=== Raw data ===
········

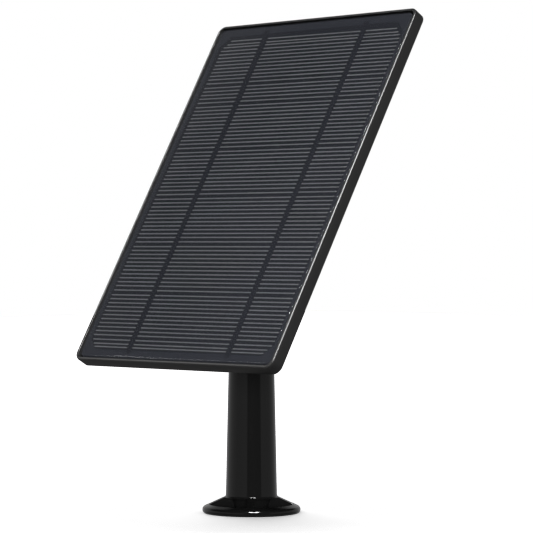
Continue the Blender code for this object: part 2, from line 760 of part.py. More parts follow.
def mount_insert(material):
    """Brass threaded insert moulded in the box's boss."""
    near = -MOUNT_INSERT_NEAR
    far = depth_at(PANEL_DEPTH + 0.0006 + 0.0010)
    length = near - far
    ring(
        "mount_insert", STUD_RADIUS + 0.00015, MOUNT_INSERT_RADIUS, length, 32, material, TILT_AXIS,
        (0, near, 0), TOWARDS_PANEL,
    )


def controller(materials):
    """Charge controller board with its components, screwed inside the box."""
    board = block("controller_board", BOARD_WIDTH, BOARD_THICK, BOARD_HEIGHT, 0.001, 2)
    centre = (0, depth_at(BOARD_FRONT + BOARD_THICK / 2), BOARD_ABOVE_STUD)
    piece = place("controller_board", board, materials["board"], TILT_AXIS, centre)
    for index, across in enumerate((-BOARD_SCREW_OFFSET, BOARD_SCREW_OFFSET)):
        start = (across, depth_at(BOARD_FRONT - 0.003), BOARD_ABOVE_STUD)
        hole = rod(f"board_hole_{index + 1}", 0.0010, 0.01, 12)
        join(piece, helper(f"board_hole_{index + 1}", hole, TILT_AXIS, start, AWAY_FROM_PANEL))
        name = f"board_screw_{index + 1}"
        points = [
            (0.0, 0.0042),
            (0.0008, 0.0042),
            (0.0008, 0.0011),
            (0.0018, 0.0011),
            (0.0018, 0.0003),
            (0.0014, 0.0),
            (0.0, 0.0),
        ]
        start = (across, depth_at(BOARD_FRONT - 0.0012), BOARD_ABOVE_STUD)
        screw = place(
            name, profile_mesh(name, points, False), materials["steel"], TILT_AXIS, start,
            AWAY_FROM_PANEL,
        )
        turn(screw, 12)
    top = BOARD_FRONT + BOARD_THICK + 0.0001
    chips = (
        ("charge_inductor", -0.0085, 0.0, 0.0062, 0.0024, 0.0062, "ferrite", 0.0012),
        ("storage_capacitor", -0.0010, 0.0030, 0.0043, 0.0019, 0.0028, "tantalum", 0.0),
        ("blocking_diode", -0.0010, -0.0035, 0.0043, 0.0020, 0.0026, "epoxy", 0.0),
        ("regulator_chip", 0.0055, 0.0025, 0.0040, 0.0010, 0.0040, "epoxy", 0.0),
        ("output_connector", 0.0080, -0.0045, 0.0075, 0.0024, 0.0045, "nylon", 0.0),
    )
    for name, across, up, width, tall, height, finish, corner in chips:
        body = block(name, width, tall, height, corner, 2)
        spot = (across, depth_at(top + tall / 2), BOARD_ABOVE_STUD + up)
        place(name, body, materials[finish], TILT_AXIS, spot)


def lead(name, across, material):
    """Short insulated lead from the back sheet through the tray to the board."""
    path = bpy.data.curves.new(name, "CURVE")
    path.dimensions = "3D"
    path.bevel_depth = 0.0005
    path.bevel_resolution = 2
    path.use_fill_caps = True
    spline = path.splines.new("POLY")
    front = depth_at(SHEET_FRONT + SHEET_THICK + 0.0002)
    back = depth_at(BOARD_FRONT - 0.0002)
    steps = 8
    spline.points.add(steps)
    for step, point in enumerate(spline.points):
        along = step / steps
        sway = 0.0008 * math.sin(math.pi * along) ** 2
        point.co = (across + sway, front + (back - front) * along, BOARD_ABOVE_STUD + sway, 1.0)
    wire = bpy.data.objects.new(name, path)
    wire.parent = TILT_AXIS
    path.materials.append(material)
    PARTS.objects.link(wire)


def gland(materials):
    """Cable gland through the lower wall: body, lock nut, seal and dome cap."""
    wall_inner = -BOX_SIZE / 2 + BOX_WALL
    centre_y = depth_at(GLAND_DEPTH)
    flange_top = -BOX_SIZE / 2 - 0.0003
    flange_foot = flange_top - 0.0015
    body_top = wall_inner + 0.0040
    foot = flange_foot - 0.0050
    height = body_top - foot
    points = [
        (GLAND_BORE, height),
        (GLAND_BODY_RADIUS, height),
        (GLAND_BODY_RADIUS, flange_top - foot),
        (GLAND_FLANGE_RADIUS, flange_top - foot),
        (GLAND_FLANGE_RADIUS, flange_foot - foot),
        (GLAND_BODY_RADIUS, flange_foot - foot),
        (GLAND_BODY_RADIUS, 0.0),
        (GLAND_BORE, 0.0),
    ]
    body = place(
        "gland_body", profile_mesh("gland_body", points, True), materials["plastic"], TILT_AXIS,
        (0, centre_y, foot),
    )
    turn(body, 24)
    nut = hexagon("gland_nut", GLAND_NUT_FLATS, 0.0018)
    piece = place("gland_nut", nut, materials["plastic"], TILT_AXIS,
                  (0, centre_y, wall_inner + 0.0003), (0, 0, math.pi / 6))
    bore = rod("gland_nut_bore", GLAND_BODY_RADIUS + 0.0001, 0.01, 24)
    join(piece, helper("gland_nut_bore", bore, TILT_AXIS, (0, centre_y, wall_inner - 0.003)))
    ring(
        "gland_seal", GLAND_SEAL_BORE, GLAND_BODY_RADIUS - 0.0001, 0.0016, 24,
        materials["rubber"], TILT_AXIS, (0, centre_y, foot - 0.0018), UPRIGHT,
    )
    cap_top = flange_foot - 0.0003
    cap_foot = foot - 0.0034
    tall = cap_top - cap_foot
    step = foot - 0.0021 - cap_foot
    points = [
        (GLAND_BODY_RADIUS + 0.0001, tall),
        (GLAND_FLANGE_RADIUS, tall),
        (GLAND_FLANGE_RADIUS, 0.0022),
        (GLAND_FLANGE_RADIUS - 0.0006, 0.0006),
        (GLAND_FLANGE_RADIUS - 0.0014, 0.0),
        (GLAND_CAP_BORE, 0.0),
        (GLAND_CAP_BORE, step),
        (GLAND_BODY_RADIUS + 0.0001, step),
    ]
    cap = place(
        "gland_cap", profile_mesh("gland_cap", points, True), materials["plastic"], TILT_AXIS,
        (0, centre_y, cap_foot),
    )
    turn(cap, 24)


def box_seal(material):
    """Rubber ring between the box and the tray."""
    piece = place(
        "box_seal",
        block("box_seal", BOX_SIZE - 0.0006, BOX_SEAL_THICK, BOX_SIZE - 0.0006, BOX_CORNER - 0.0003, 5),
        material,
        TILT_AXIS,
        (0, depth_at(PANEL_DEPTH + 0.0001 + BOX_SEAL_THICK / 2), 0),
    )
    hole_size = BOX_SIZE - 0.0006 - 2 * BOX_SEAL_WIDTH
    hole = block("box_seal_hole", hole_size, 0.01, hole_size, BOX_CORNER - BOX_SEAL_WIDTH, 5)
    join(piece, helper("box_seal_hole", hole, TILT_AXIS, (0, depth_at(PANEL_DEPTH), 0)))


# ---------------------------------------------------------------- assembly

clear_scene()
PARTS = new_collection(OBJECT_NAME)
CUTTERS = new_collection("cutters")

PAN_AXIS = empty("pan_axis", (0, 0, 0))
KNOB_AXIS = empty("knob_axis", (0, 0, PIVOT_HEIGHT), UPRIGHT, PAN_AXIS)
TILT_AXIS = empty("tilt_axis", (0, 0, PIVOT_HEIGHT), (-PANEL_LEAN, 0, 0), PAN_AXIS)
bpy.context.view_layer.update()

TOWARDS_PANEL = (math.pi / 2, 0.0, 0.0)
AWAY_FROM_PANEL = ALONG_DEPTH

MATERIALS = {
    "plastic": principled("black_plastic", (0.012, 0.012, 0.013), 0.32),
    "gloss": principled("black_gloss_plastic", (0.009, 0.009, 0.010), 0.16),
    "nylon": principled("white_nylon", (0.62, 0.60, 0.55), 0.5),
    "acetal": principled("dark_acetal", (0.030, 0.030, 0.032), 0.45),
    "rubber": principled("black_rubber", (0.018, 0.018, 0.018), 0.8),
    "foam": principled("black_foam_tape", (0.022, 0.022, 0.022), 0.9),
    "steel": principled("zinc_steel", (0.56, 0.57, 0.58), 0.3, 1.0),
    "brass": principled("brass", (0.72, 0.53, 0.24), 0.28, 1.0),
    "glass": principled("cover_glass", (0.02, 0.022, 0.026), 0.05),
    "cell": principled("solar_cell", (0.020, 0.022, 0.030), 0.35),
    "ribbon": principled("contact_ribbon", (0.020, 0.021, 0.028), 0.4),
    "sheet": principled("back_sheet", (0.028, 0.029, 0.034), 0.5),
    "board": principled("solder_mask", (0.015, 0.11, 0.05), 0.4),
    "ferrite": principled("ferrite", (0.045, 0.045, 0.05), 0.6),
    "tantalum": principled("tantalum_epoxy", (0.62, 0.38, 0.06), 0.45),
    "epoxy": principled("component_epoxy", (0.022, 0.022, 0.024), 0.55),
    "red_wire": principled("red_insulation", (0.45, 0.02, 0.02), 0.45),
    "black_wire": principled("black_insulation", (0.02, 0.02, 0.02), 0.45),
}

mount_post(MATERIALS["gloss"])
neck_insert(MATERIALS["acetal"])
hex_nut("pan_nut", MATERIALS["steel"], None, (0, 0, PAN_NUT_FLOOR))
ring("pan_washer", 0.0054, 0.0098, 0.0005, 32, MATERIALS["nylon"], None, (0, 0, 0.0792), UPRIGHT)

pan_head(MATERIALS["gloss"])
pan_bolt(MATERIALS["steel"])
pivot_bolt(MATERIALS["steel"])
ring("knob_washer", PIVOT_BORE, 0.0055, 0.0007, 32, MATERIALS["steel"], PAN_AXIS,
     (EAR_OUTER + 0.0002, 0, PIVOT_HEIGHT), ALONG_X)

tilt_knob(MATERIALS["plastic"])
hex_nut("knob_nut", MATERIALS["brass"], KNOB_AXIS,
        local_to(KNOB_AXIS, (KNOB_INNER + 0.0002, 0, PIVOT_HEIGHT)), ALONG_X)

tilt_knuckle(MATERIALS["gloss"])
for SIDE_NAME, SIDE_START in (("knuckle_washer_left", -0.00525), ("knuckle_washer_right", 0.00475)):
    ring(SIDE_NAME, PIVOT_BORE, 0.0065, 0.0005, 32, MATERIALS["nylon"], TILT_AXIS,
         (SIDE_START, 0, 0), ALONG_X)
mount_stud(MATERIALS["steel"])
lock_ring(MATERIALS["plastic"])

panel_housing(MATERIALS["plastic"])
laminate(MATERIALS)
rear_box(MATERIALS["plastic"])
box_seal(MATERIALS["rubber"])
box_fasteners(MATERIALS["steel"])
mount_insert(MATERIALS["brass"])
controller(MATERIALS)
lead("lead_positive", -0.0060, MATERIALS["red_wire"])
lead("lead_negative", 0.0060, MATERIALS["black_wire"])
gland(MATERIALS)
bpy.context.view_layer.update()
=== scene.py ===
"""Looks of a solar charging panel on an adjustable post.

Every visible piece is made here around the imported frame: the filleted housing, the
printed solar cell under its cover glass, the box behind it and the jointed mount.
"""

import json
import math

import bmesh
import bpy
from bpy.props import FloatProperty, FloatVectorProperty, IntProperty, PointerProperty
from mathutils import Matrix, Vector


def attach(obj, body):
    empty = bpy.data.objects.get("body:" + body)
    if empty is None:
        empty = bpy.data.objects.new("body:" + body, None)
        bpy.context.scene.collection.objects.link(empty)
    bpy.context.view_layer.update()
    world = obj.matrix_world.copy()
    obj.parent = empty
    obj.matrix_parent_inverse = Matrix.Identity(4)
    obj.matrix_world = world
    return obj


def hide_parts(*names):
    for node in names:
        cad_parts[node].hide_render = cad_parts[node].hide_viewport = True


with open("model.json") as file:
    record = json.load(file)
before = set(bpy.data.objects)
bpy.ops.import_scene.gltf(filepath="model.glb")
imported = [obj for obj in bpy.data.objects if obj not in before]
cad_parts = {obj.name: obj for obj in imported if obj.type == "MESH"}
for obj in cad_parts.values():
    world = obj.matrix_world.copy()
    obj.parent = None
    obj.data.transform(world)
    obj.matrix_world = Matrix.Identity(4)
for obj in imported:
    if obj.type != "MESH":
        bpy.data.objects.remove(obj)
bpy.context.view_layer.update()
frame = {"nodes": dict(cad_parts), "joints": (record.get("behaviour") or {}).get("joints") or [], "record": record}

bl_info = {
    "name": "Solar Charging Panel",
    "version": (1, 0, 0),
    "blender": (4, 5, 0),
    "location": "View3D > Sidebar > Solar Panel",
    "description": "Builds a framed solar charging panel on a screw-down post",
    "category": "Add Mesh",
}

JOINTS = {joint["name"]: joint for joint in frame["joints"]}
PIVOT = Vector(JOINTS["tilt"]["pos_m"])
NORMAL = Vector(JOINTS["panel_turn"]["axis"]).normalized()
PANEL_SPACE = Matrix.Translation(PIVOT) @ Matrix.Rotation(-math.asin(NORMAL.z), 4, "X")
WORLD_SPACE = Matrix.Identity(4)

# Mesh clean-up: lengths in metres, and the angle in degrees under which faces count as flat.
MERGE = 0.000002
SAME_LENGTH = 0.00002
FLAT_ANGLE = 1.0

# Roundings of small edges, in metres.
HAIR_EDGE = 0.00015
FINE_EDGE = 0.0002
SMALL_EDGE = 0.0003
FORK_EDGE = 0.0004
BOX_EDGE = 0.0006
RIM_INNER_EDGE = 0.00022
GLASS_EDGE = 0.00025

# Gaps inside the housing, in metres.
FLOOR_UNDER_SEAL = 0.0002
BACK_BEFORE_SEAL = 0.0001
# How far short of the rim's front and back the painted shade in the glass recess stops.
SHADE_PAINT_MARGIN = 0.0003

# The printed lines: thickness as a share of the width, how far the first and last lines are
# cut back at the cell's corners, and the lines that end a strip.
LINE_THICKNESS = 0.05
CORNER_TRIMS = {0: 0.0042, 1: 0.0026, 2: 0.0008}
STRIP_ENDS = (13, 25, 37, 49, 61, 66)

# Upward part of a face's normal: less than the first on a pocket's wall, more than the
# second on the skirt.
POCKET_WALL_SLOPE = 0.35
SKIRT_SLOPE = 0.75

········

=== Prompt ===
Exactly reproduce the lines that run from the line bearing "laminate(MATERIALS)" through the line bearing "imported = [obj", with both end lines included.

=== Result ===
laminate(MATERIALS)
rear_box(MATERIALS["plastic"])
box_seal(MATERIALS["rubber"])
box_fasteners(MATERIALS["steel"])
mount_insert(MATERIALS["brass"])
controller(MATERIALS)
lead("lead_positive", -0.0060, MATERIALS["red_wire"])
lead("lead_negative", 0.0060, MATERIALS["black_wire"])
gland(MATERIALS)
bpy.context.view_layer.update()
=== scene.py ===
"""Looks of a solar charging panel on an adjustable post.

Every visible piece is made here around the imported frame: the filleted housing, the
printed solar cell under its cover glass, the box behind it and the jointed mount.
"""

import json
import math

import bmesh
import bpy
from bpy.props import FloatProperty, FloatVectorProperty, IntProperty, PointerProperty
from mathutils import Matrix, Vector


def attach(obj, body):
    empty = bpy.data.objects.get("body:" + body)
    if empty is None:
        empty = bpy.data.objects.new("body:" + body, None)
        bpy.context.scene.collection.objects.link(empty)
    bpy.context.view_layer.update()
    world = obj.matrix_world.copy()
    obj.parent = empty
    obj.matrix_parent_inverse = Matrix.Identity(4)
    obj.matrix_world = world
    return obj


def hide_parts(*names):
    for node in names:
        cad_parts[node].hide_render = cad_parts[node].hide_viewport = True


with open("model.json") as file:
    record = json.load(file)
before = set(bpy.data.objects)
bpy.ops.import_scene.gltf(filepath="model.glb")
imported = [obj for obj in bpy.data.objects if obj not in before]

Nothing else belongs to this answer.